● **Objective**
Extract all of the data and reproduce it precisely.

◇ ◇ ◇ ◇ ◇ ◇ ◇

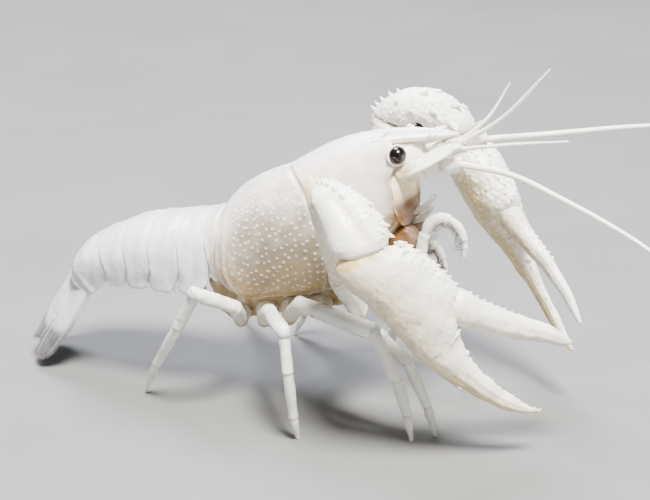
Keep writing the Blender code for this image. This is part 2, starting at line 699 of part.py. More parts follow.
def build_leg(side_name, number, leg):
    """Upper and lower half of one walking leg."""
    side = SIDES[side_name]
    root = hip_point(leg.hip, side, GAP)
    coxa_end = hip_point(leg.hip, side, GAP + COXA_LENGTH)
    ischium, knee, ankle, toe, foot = (outward(p, side) for p in
                                       (leg.ischium, leg.knee, leg.ankle, leg.toe, leg.foot))
    knee_plane = unit(unit(knee - ischium) + unit(ankle - knee))
    upper = limb(f"leg_{number}_{side_name}_upper",
                 [root, coxa_end, ischium, knee - knee_plane * HALF_GAP],
                 [COXA_RADII, ISCHIUM_RADII, MERUS_RADII],
                 hip_normal(side), knee_plane, LEG_SIDES, LEG_FLATNESS)
    lower = limb(f"leg_{number}_{side_name}_lower",
                 [knee + knee_plane * HALF_GAP, ankle, toe, foot],
                 [CARPUS_RADII, PROPODUS_RADII, DACTYL_RADII],
                 knee_plane, (0.0, 0.0, -1.0), LEG_SIDES, LEG_FLATNESS)
    if leg.pincer:
        spread = unit(np.cross(toe - ankle, foot - toe) + np.array([0.35, 0.0, 0.0]))
        start = ankle + (toe - ankle) * 0.82
        tip = foot + (toe - foot) * 0.14 + spread * 0.95
        finger = tapered_tube("finger", [start, (start + tip) / 2 + spread * 0.45, tip],
                              (0.7, 0.62, 0.3), 6)
        lower = boolean(lower, [finger], "UNION")
    return [upper, lower]


class HandFrame:
    """Axes of one hand: along to the fixed finger's tip, across to the movable finger."""

    def __init__(self, arm, side):
        self.origin = outward(arm.wrist, side)
        tip = outward(arm.tip, side)
        self.scale = np.linalg.norm(tip - self.origin) / HAND_LENGTH
        self.along = unit(tip - self.origin)
        face = outward(arm.face, side)
        self.face = unit(face - self.along * (face @ self.along))
        self.across = -side * np.cross(self.face, self.along)

    def point(self, along, across, face=0.0):
        """World point from hand coordinates."""
        return self.origin + self.scale * (self.along * along + self.across * across
                                           + self.face * face)

    def direction(self, along, across, face=0.0):
        """World direction from hand coordinates."""
        return unit(self.point(along, across, face) - self.origin)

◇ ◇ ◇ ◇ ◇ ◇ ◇

● **Result of the exercise**
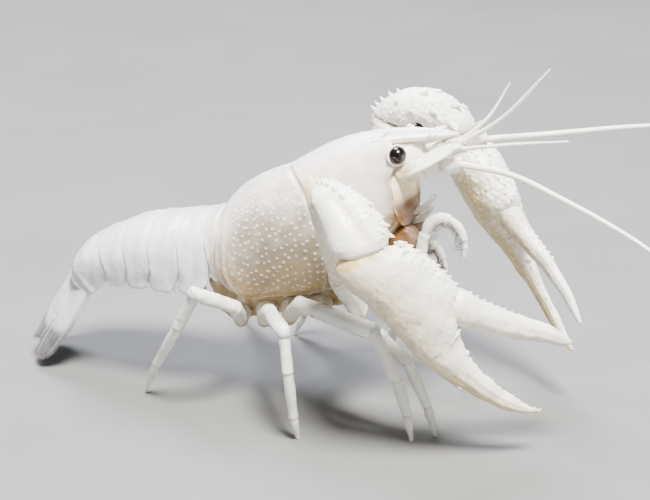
Keep writing the Blender code for this image. This is part 2, starting at line 699 of part.py. More parts follow.
def build_leg(side_name, number, leg):
    """Upper and lower half of one walking leg."""
    side = SIDES[side_name]
    root = hip_point(leg.hip, side, GAP)
    coxa_end = hip_point(leg.hip, side, GAP + COXA_LENGTH)
    ischium, knee, ankle, toe, foot = (outward(p, side) for p in
                                       (leg.ischium, leg.knee, leg.ankle, leg.toe, leg.foot))
    knee_plane = unit(unit(knee - ischium) + unit(ankle - knee))
    upper = limb(f"leg_{number}_{side_name}_upper",
                 [root, coxa_end, ischium, knee - knee_plane * HALF_GAP],
                 [COXA_RADII, ISCHIUM_RADII, MERUS_RADII],
                 hip_normal(side), knee_plane, LEG_SIDES, LEG_FLATNESS)
    lower = limb(f"leg_{number}_{side_name}_lower",
                 [knee + knee_plane * HALF_GAP, ankle, toe, foot],
                 [CARPUS_RADII, PROPODUS_RADII, DACTYL_RADII],
                 knee_plane, (0.0, 0.0, -1.0), LEG_SIDES, LEG_FLATNESS)
    if leg.pincer:
        spread = unit(np.cross(toe - ankle, foot - toe) + np.array([0.35, 0.0, 0.0]))
        start = ankle + (toe - ankle) * 0.82
        tip = foot + (toe - foot) * 0.14 + spread * 0.95
        finger = tapered_tube("finger", [start, (start + tip) / 2 + spread * 0.45, tip],
                              (0.7, 0.62, 0.3), 6)
        lower = boolean(lower, [finger], "UNION")
    return [upper, lower]


class HandFrame:
    """Axes of one hand: along to the fixed finger's tip, across to the movable finger."""

    def __init__(self, arm, side):
        self.origin = outward(arm.wrist, side)
        tip = outward(arm.tip, side)
        self.scale = np.linalg.norm(tip - self.origin) / HAND_LENGTH
        self.along = unit(tip - self.origin)
        face = outward(arm.face, side)
        self.face = unit(face - self.along * (face @ self.along))
        self.across = -side * np.cross(self.face, self.along)

    def point(self, along, across, face=0.0):
        """World point from hand coordinates."""
        return self.origin + self.scale * (self.along * along + self.across * across
                                           + self.face * face)

    def direction(self, along, across, face=0.0):
        """World direction from hand coordinates."""
        return unit(self.point(along, across, face) - self.origin)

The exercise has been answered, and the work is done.